Tornando alla ricerca, tra le varietà preferite, non è un caso che tra quelle a bacca rossa vinca il Sangiovese (44%), mentre tra i vitigni a bacca bianca ad avere la meglio è, ancora, il Pinot Grigio (30%), mentre quando si parla di rapporto qualità prezzo, ossia di bottiglie sotto i 25 dollari, l’enoappassionato Usa punta su Toscana (48%) e Sicilia (30%), ma è interessante come tra le donne sia particolarmente popolare il Friuli Venezia Giulia (16%), mentre gli under 30 preferiscano la Puglia (21%).

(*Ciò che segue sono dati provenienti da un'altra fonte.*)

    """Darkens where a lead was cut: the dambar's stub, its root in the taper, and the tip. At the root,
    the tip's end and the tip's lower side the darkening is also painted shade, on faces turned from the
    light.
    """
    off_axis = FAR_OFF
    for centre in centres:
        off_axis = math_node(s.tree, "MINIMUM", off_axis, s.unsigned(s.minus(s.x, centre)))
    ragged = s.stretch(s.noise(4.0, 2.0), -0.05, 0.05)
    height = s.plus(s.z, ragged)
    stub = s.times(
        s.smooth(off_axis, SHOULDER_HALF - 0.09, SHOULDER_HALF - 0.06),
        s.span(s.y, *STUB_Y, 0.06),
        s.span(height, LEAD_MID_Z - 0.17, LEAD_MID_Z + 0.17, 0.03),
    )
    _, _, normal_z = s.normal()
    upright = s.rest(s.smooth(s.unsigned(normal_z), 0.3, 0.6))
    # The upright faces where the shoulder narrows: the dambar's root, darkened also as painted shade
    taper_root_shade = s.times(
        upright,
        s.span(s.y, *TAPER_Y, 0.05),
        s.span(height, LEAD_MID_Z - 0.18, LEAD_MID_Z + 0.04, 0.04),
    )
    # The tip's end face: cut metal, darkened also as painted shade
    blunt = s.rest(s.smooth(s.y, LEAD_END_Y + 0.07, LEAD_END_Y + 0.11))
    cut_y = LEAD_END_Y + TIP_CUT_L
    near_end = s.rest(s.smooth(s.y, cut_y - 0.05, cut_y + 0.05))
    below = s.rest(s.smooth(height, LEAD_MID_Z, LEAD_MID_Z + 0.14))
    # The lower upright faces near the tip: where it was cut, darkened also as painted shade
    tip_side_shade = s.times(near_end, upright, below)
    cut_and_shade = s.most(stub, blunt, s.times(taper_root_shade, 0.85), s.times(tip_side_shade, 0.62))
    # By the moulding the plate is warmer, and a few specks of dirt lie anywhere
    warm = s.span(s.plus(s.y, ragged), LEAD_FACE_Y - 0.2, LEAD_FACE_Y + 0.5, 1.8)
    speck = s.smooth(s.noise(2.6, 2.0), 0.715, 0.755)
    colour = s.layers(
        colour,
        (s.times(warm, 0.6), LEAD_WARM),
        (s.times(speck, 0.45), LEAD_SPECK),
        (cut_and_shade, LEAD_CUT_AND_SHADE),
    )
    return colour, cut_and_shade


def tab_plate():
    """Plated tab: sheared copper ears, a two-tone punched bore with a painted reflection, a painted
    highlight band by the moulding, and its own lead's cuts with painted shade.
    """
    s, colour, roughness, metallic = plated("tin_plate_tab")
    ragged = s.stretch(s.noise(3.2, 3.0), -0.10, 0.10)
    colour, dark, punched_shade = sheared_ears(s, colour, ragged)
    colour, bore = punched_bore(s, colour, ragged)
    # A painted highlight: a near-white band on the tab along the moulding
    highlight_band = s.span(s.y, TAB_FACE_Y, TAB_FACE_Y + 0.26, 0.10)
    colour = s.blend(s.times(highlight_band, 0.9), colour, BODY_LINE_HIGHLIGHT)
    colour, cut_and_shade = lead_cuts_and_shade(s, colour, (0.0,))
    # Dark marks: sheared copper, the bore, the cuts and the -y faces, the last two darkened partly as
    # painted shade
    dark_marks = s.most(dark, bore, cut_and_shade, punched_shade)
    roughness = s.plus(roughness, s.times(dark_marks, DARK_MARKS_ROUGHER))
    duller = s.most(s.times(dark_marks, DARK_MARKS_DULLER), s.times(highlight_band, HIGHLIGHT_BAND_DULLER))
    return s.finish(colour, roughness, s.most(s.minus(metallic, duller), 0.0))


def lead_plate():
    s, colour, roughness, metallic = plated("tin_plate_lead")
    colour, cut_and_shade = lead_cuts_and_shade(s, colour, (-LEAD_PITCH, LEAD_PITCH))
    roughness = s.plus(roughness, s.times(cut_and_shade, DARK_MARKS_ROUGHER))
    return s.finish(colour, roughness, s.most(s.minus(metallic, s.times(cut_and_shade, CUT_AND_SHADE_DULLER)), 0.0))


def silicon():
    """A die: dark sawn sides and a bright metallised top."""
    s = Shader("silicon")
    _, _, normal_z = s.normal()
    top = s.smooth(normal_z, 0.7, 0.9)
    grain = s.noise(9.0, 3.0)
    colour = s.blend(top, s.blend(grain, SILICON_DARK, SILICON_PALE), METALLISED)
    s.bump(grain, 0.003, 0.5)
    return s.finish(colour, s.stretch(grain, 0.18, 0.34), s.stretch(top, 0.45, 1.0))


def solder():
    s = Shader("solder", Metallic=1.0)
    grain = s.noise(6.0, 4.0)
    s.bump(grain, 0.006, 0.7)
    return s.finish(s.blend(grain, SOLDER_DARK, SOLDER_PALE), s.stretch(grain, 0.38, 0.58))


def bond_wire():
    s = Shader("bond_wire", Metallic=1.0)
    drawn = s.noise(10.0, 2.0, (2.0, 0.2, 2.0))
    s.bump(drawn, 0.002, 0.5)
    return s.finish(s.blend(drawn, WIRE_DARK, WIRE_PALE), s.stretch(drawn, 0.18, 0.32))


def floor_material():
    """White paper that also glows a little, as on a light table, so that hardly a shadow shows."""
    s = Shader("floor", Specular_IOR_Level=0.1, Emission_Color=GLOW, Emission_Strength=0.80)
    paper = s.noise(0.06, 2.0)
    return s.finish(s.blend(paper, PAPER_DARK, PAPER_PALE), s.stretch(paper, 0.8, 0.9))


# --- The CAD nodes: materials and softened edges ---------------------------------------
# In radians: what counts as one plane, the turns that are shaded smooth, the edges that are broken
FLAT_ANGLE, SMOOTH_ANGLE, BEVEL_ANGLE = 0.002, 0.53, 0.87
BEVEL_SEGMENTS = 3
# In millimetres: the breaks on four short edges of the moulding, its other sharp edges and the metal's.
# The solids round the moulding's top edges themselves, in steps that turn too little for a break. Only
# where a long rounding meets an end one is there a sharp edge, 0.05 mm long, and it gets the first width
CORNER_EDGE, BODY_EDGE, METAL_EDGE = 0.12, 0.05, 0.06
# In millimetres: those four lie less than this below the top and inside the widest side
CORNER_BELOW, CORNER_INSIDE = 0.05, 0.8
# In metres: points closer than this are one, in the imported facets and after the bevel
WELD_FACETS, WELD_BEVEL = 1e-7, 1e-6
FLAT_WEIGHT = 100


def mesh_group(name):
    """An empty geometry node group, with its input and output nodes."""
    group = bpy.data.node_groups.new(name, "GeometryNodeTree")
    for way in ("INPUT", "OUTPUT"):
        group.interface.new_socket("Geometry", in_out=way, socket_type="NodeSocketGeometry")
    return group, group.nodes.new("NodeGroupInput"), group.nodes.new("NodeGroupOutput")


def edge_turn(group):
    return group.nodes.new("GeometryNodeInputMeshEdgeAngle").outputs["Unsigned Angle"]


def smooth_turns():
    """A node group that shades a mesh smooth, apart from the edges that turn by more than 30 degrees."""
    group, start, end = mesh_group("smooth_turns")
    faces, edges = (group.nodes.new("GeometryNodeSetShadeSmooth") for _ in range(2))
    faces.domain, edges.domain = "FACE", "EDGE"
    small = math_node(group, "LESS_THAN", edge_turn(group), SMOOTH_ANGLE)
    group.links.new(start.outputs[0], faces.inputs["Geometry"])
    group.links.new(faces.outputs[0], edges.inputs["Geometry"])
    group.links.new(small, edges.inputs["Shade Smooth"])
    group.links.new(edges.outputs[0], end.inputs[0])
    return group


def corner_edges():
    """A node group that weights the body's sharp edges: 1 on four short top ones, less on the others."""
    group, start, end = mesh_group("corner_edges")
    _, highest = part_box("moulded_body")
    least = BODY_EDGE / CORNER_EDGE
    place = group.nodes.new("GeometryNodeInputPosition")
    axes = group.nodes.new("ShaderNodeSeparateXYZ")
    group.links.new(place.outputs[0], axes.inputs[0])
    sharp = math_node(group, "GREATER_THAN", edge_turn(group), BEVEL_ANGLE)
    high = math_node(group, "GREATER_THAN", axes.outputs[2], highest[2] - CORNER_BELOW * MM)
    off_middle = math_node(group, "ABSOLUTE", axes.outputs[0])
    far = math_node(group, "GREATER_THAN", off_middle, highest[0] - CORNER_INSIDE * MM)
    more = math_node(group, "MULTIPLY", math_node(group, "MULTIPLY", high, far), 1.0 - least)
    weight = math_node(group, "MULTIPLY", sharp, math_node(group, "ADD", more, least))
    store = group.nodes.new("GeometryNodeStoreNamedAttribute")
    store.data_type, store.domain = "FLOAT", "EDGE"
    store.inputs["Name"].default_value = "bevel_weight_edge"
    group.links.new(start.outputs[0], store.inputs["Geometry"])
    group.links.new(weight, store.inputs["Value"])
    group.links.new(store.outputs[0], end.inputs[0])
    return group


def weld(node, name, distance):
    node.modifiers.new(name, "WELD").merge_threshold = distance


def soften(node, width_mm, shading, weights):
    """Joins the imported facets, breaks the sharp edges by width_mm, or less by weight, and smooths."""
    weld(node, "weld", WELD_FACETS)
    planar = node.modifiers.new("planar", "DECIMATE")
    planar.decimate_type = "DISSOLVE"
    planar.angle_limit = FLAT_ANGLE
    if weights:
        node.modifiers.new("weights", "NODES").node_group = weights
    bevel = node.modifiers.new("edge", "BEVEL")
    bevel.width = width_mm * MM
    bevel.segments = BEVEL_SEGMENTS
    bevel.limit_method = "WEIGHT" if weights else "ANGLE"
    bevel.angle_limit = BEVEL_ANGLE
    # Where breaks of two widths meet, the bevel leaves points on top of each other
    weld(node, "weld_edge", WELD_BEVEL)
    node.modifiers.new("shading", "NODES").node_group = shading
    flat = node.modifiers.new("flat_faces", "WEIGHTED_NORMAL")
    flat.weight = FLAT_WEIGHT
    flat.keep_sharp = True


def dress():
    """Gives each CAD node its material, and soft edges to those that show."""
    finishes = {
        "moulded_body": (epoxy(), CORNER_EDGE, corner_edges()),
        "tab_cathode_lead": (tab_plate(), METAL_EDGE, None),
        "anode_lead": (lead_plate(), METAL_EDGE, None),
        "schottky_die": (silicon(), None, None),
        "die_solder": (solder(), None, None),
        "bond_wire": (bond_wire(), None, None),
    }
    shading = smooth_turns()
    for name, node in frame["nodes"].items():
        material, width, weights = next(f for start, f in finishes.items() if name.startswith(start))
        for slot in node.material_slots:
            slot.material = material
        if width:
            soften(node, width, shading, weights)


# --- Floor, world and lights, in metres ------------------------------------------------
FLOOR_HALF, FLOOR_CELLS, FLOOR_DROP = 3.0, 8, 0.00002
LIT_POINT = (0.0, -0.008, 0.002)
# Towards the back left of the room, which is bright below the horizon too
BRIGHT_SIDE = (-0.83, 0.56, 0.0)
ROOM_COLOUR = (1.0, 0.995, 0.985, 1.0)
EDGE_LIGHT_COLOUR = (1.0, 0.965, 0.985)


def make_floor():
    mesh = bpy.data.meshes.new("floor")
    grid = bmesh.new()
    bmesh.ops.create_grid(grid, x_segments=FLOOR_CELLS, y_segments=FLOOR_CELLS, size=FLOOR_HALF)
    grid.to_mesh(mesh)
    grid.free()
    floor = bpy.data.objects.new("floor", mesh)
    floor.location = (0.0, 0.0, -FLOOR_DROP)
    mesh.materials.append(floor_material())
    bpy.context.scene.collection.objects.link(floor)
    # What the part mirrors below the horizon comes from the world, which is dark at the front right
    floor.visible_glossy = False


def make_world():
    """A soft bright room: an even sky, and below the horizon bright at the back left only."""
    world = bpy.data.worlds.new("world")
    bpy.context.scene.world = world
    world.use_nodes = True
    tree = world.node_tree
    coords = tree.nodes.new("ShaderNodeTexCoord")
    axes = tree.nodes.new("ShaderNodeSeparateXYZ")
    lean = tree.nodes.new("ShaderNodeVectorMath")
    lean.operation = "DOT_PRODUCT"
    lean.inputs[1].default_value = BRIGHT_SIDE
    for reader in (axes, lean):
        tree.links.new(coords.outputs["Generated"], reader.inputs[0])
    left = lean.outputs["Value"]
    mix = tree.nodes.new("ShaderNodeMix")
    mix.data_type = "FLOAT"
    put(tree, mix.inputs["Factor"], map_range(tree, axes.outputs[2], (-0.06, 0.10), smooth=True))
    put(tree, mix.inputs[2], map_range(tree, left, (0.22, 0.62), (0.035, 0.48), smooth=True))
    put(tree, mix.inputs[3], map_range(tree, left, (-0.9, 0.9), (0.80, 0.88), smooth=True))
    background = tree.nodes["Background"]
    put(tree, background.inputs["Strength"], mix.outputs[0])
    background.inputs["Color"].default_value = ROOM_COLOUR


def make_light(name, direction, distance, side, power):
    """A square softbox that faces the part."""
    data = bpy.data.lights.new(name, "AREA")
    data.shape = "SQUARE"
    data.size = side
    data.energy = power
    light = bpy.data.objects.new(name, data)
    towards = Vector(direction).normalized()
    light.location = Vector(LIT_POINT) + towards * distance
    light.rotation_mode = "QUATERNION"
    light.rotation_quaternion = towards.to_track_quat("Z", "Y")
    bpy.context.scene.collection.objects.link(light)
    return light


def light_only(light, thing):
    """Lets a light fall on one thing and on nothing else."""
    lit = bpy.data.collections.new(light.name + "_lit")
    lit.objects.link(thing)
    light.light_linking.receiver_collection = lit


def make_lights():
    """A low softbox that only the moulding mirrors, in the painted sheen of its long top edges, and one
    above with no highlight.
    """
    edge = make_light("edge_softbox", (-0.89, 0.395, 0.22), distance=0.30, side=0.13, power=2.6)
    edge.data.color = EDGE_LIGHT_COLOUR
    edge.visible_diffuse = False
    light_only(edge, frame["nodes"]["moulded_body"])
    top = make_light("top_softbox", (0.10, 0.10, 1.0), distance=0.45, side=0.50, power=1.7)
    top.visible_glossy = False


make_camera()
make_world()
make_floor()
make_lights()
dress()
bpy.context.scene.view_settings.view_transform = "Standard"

Nel complesso, guardando alle dinamiche di consumo, il 12% degli intervistati dice di scegliere un’etichetta italiana in più del 50% delle occasioni, mentre il 58% decide per un vino made in Italy tra il 10% ed il 50% delle occasioni, ed il restante 30% meno del 10%. In termini di spesa media, il 13% dei wine lover intervistati da Wine Spectator spende più di 50 dollari a bottiglia, il 39% tra i 26 ed i 50 dollari a bottiglia, il 40% tra i 16 ed i 25 dollari a bottiglia e l’8% meno di 15 dollari a bottiglia: il 52%, quindi, spende più di 26 dollari, percentuale che scende al 48% tra le donne ed al 42% tra gli under 30. Leva fondamentale per il successo del vino italiano in Usa si conferma la cucina, indicata come la preferita in assoluto dal 49% degli intervistati (con un altro 6% che ha indicato pizza e pasta, ndr), tanto che le etichette del Belpaese sono in assoluto le preferite (43%) da abbinare a tavola con il cibo.

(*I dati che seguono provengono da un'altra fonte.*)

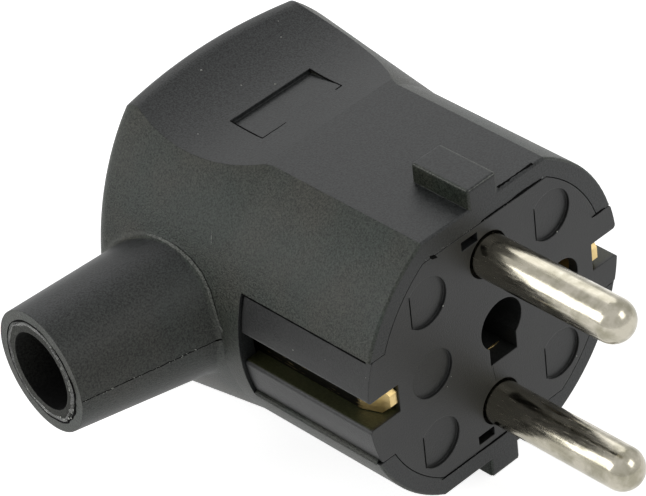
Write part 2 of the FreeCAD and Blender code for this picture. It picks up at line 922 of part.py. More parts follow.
def build_pin(label, rise):
    """A round pin with a domed tip, a head that seats in the insert and a neck for the screw."""
    body = new_body(label)
    radius = size("pin_radius")
    head = size("pin_head_radius")
    neck = size("pin_neck_radius")
    tip = -size("pin_length")
    dome = tip + radius
    head_start = size("pin_head_start")
    head_end = size("window_length")
    neck_end = bridge_back()
    side = new_sketch(body, "XY_Plane", "side")
    collar = size("pin_collar_radius")
    ledge = size("pin_ring_depth") + size("seat_gap")
    root = radius - size("pin_undercut")
    points = [(radius, dome), (radius, 0), (root, 0), (root, ledge), (collar, ledge), (collar, head_start)]
    points += [(head, head_start), (head, head_end)]
    points += [(neck, head_end), (neck, neck_end), (0, neck_end), (0, tip)]
    numbers = [FreeCAD.Vector(as_length(x).number, as_length(y).number, 0) for x, y in points]
    edges = [sketch_line(side, numbers[i], numbers[i + 1]) for i in range(len(numbers) - 1)]
    centre = FreeCAD.Vector(0, dome.number, 0)
    edges.append(side.addGeometry(arc_between(numbers[-1], numbers[0], centre)))
    join_in_order(side, edges)
    for edge, (x, y) in zip(edges[:-1], points[:-1]):
        pin_point(side, edge, 1, x, y)
    pin_point(side, edges[-1], 3, 0, dome)
    side.addConstraint(Sketcher.Constraint("PointOnObject", edges[-1], 1, -2))
    turn(body, side, "turned_pin", axis="V_Axis")
    tapped = new_sketch(body, "XZ_Plane", "tapped_outline", neck_end - size("terminal_screw_length") - 1)
    draw_circle(tapped, size("terminal_screw_radius") + size("seat_gap"))
    pocket(body, tapped, size("terminal_screw_length") + 2, "tapped_hole")
    body.setExpression("Placement.Base.z", rise.text)
    return body


def sketch_line(sketch, start, goal):
    """One straight edge."""
    return sketch.addGeometry(Part.LineSegment(start, goal))


# The rear plate and the cable clamp


def build_retainer():
    """The plate that holds the pins in the insert, with the cable saddle and its two posts."""
    body = new_body("pin_retainer")
    start = size("window_length")
    thickness = size("plate_thickness")
    half_spacing = size("pin_spacing") / 2
    place = saddle_place()
    plate = new_sketch(body, "XZ_Plane", "plate_outline", start)
    draw_barrel(plate, plate_radius(), plate_flat())
    pad(body, plate, thickness, "plate")

    holes = new_sketch(body, "XZ_Plane", "plate_holes", start - 1)
    for rise in (half_spacing, -half_spacing):
        draw_circle(holes, size("pin_neck_radius") + size("fit_gap"), 0, rise)
    draw_circle(holes, size("centre_screw_radius") + size("fit_gap"), size("screw_hole_place"))
    draw_circle(holes, socket_radius() + size("fit_gap"), size("earth_place"))
    small = size("small_screw_radius") + size("fit_gap")
    draw_circle(holes, small, -size("retainer_screw_x"), size("retainer_screw_z"))
    draw_circle(holes, small, size("retainer_screw_x"), -size("retainer_screw_z"))
    pocket(body, holes, thickness + 2, "plate_hole_cuts")

    notches = new_sketch(body, "XZ_Plane", "strip_notches", start - 1)
    inner = strip_back() - size("fit_gap")
    outer = plate_radius() + 1
    half_notch = size("strip_half_width") + size("fit_gap") * 2
    draw_polygon(notches, box_points(inner, outer, -half_notch, half_notch))
    draw_polygon(notches, box_points(-outer, -inner, -half_notch, half_notch))
    half_nut = size("nut_half_width") + size("seat_gap")
    nut_place = -size("earth_screw_place")
    draw_polygon(notches, box_points(nut_place - half_nut, nut_place + half_nut, -half_nut, half_nut))
    pocket(body, notches, thickness + 2, "notch_and_nut_cuts")

    saddle = new_sketch(body, "XZ_Plane", "saddle_outline", plate_back())
    half_length = size("saddle_length") / 2
    half_width = (size("cable_radius") + size("saddle_wall"))
    draw_polygon(saddle, box_points(-place - half_length, -place + half_length, -half_width, half_width))
    pad(body, saddle, saddle_height() - plate_back(), "saddle")
    tunnel = new_sketch(body, "XZ_Plane", "tunnel_outline", plate_back())
    half_tunnel = size("bridge_half_width") + size("fit_gap")
    draw_polygon(tunnel, box_points(
        -place - half_length - 1,
        -place + half_length + 1,
        -half_tunnel,
        half_tunnel,
    ))
    pocket(body, tunnel, size("strip_thickness") + size("fit_gap"), "tunnel")
    groove = new_sketch(body, "YZ_Plane", "cable_groove")
    draw_circle(groove, size("cable_radius"), saddle_height() + size("saddle_lip"))
    groove_cut = pocket(body, groove, plate_radius() * 2, "groove")
    groove_cut.Midplane = True

    posts = new_sketch(body, "XZ_Plane", "post_outline", plate_back())
    pilots = new_sketch(body, "XZ_Plane", "post_pilots", post_top() - clamp_pilot_depth())
    for rise in (post_spread(), -post_spread()):
        draw_circle(posts, size("post_radius"), -place, rise)
        draw_circle(pilots, size("small_screw_radius") + size("seat_gap"), -place, rise)
    pad(body, posts, post_top() - plate_back(), "posts")
    pocket(body, pilots, clamp_pilot_depth() + 1, "post_pilot_cuts")
    return body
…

Questo lo stato dell’arte, decisamente in salute in termini di immagine, del vino italiano in Usa, che oggi porta il meglio della produzione del Belpaese nel calice, da Antinori a Tenuta San Guido, da Ferrari a Caprai, da Allegrini ad Ornellaia, da Masciarelli a Feudi di San Gregorio, da Mastroberardino a Quintodecimo, da Famiglia Cotarella a Bellavista, da Cà del Bosco a Tenuta di Trinoro, da Nino Negri a Umani Ronchi, da Gaja a Marchesi di Barolo, da Gianfranco Fino a Leone de Castris, da Tormaresca ad Argiolas, da Santadi a Donnafugata, da Pietradolce a Planeta, da Tasca d’Almerita a Gini, da Canalicchio di Sopra a Carpineto, da Castello di Albola a Fontodi, da Frescobaldi a Fuligni, da Rocca delle Macie a Lungarotti, da Masi a Nino Franco, da Zenato a Cantine Lunae, da Di Majo Norante a Fèlsina, da Mascarello a Pieropan, da Paternoster a Bruno Giacosa, da Mazzei a Terlano, da San Leonardo a ad Aldo Conterno, solo per citare alcune delle griffe selezionate da Bruce Sanderson ed Alison Napjus, che ci tengono a sottolineare come si tratti “di scelte assolutamente libere ed indipendenti. Quello che ci interessa portare ad Opera Wine è l’eccellenza dell’Italia del vino, raccontando il cambiamento e la vivacità di un Paese tanto ricco, senza dimenticare mai chi l’ha fatto, enologicamente, grande. Non è un caso, in questo senso, che ci siano 15 news entry, tra cui le sei aziende del Brunello di Montalcino, territorio che ha subito un turn over completo proprio in virtù di questa ricchezza qualitativa, ma anche 7 vecchie conoscenze”.